In the Lenten season, we are called to weep and mourn and lament our sins, not as an end in itself, but as a means to forsaking our sins, to renounce what alienates us from God. That is what we’re called to do. We’re called to renounce our sins and to turn to the loving God– who is our Father and who is so good and who loves us and who wants us to return to him. Because he is good and he’s so much better than sin, which is death. Christ is life. So we’re called to turn away from sin, to turn away from all the forces of death in our hearts, to be angry with all our pride and impatience and hatred and vanity– all the things that we’re going to confess in the Litany of Penitence very soon here.
We renounce all those forces of death within our hearts and we turn away from them and turn to Christ, who is Life, and we grab the hem of his robe. That’s what this holy season of Lent is for: to renounce death and to cling to life. That’s what God made us for. Not to die, but to live and to live eternally.

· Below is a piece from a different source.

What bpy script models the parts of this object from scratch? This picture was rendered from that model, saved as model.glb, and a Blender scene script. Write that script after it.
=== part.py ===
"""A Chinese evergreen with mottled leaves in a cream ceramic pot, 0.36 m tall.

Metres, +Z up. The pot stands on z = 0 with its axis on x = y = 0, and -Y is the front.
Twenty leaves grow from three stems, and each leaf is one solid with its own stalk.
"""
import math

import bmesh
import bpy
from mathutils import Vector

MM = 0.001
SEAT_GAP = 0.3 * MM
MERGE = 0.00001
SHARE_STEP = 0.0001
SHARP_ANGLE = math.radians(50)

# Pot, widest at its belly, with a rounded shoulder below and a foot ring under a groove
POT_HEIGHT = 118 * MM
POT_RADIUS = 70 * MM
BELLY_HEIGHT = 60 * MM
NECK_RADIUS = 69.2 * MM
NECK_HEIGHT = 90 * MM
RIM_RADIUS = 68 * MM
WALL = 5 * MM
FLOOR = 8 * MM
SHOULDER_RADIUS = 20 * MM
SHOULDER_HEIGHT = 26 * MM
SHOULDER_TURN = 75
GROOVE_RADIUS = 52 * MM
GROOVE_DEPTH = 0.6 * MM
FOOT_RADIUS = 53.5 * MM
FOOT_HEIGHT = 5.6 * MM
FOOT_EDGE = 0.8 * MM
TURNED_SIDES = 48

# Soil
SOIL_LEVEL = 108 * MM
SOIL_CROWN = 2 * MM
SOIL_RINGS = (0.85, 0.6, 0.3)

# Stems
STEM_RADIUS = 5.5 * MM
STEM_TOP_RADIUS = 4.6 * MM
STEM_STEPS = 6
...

And so let us remember that we will die… but we need not die forever. We need not let death have power over us and keep us in bondage. Through repentance, through faith in our Lord Jesus Christ, through clinging to the infinite mercy of our loving God, we can turn away from death and cling to life and have life living in us.
Remember that you will die. But remember also that there is One more powerful than death– He is Life itself, and He is calling you into his embrace. Amen.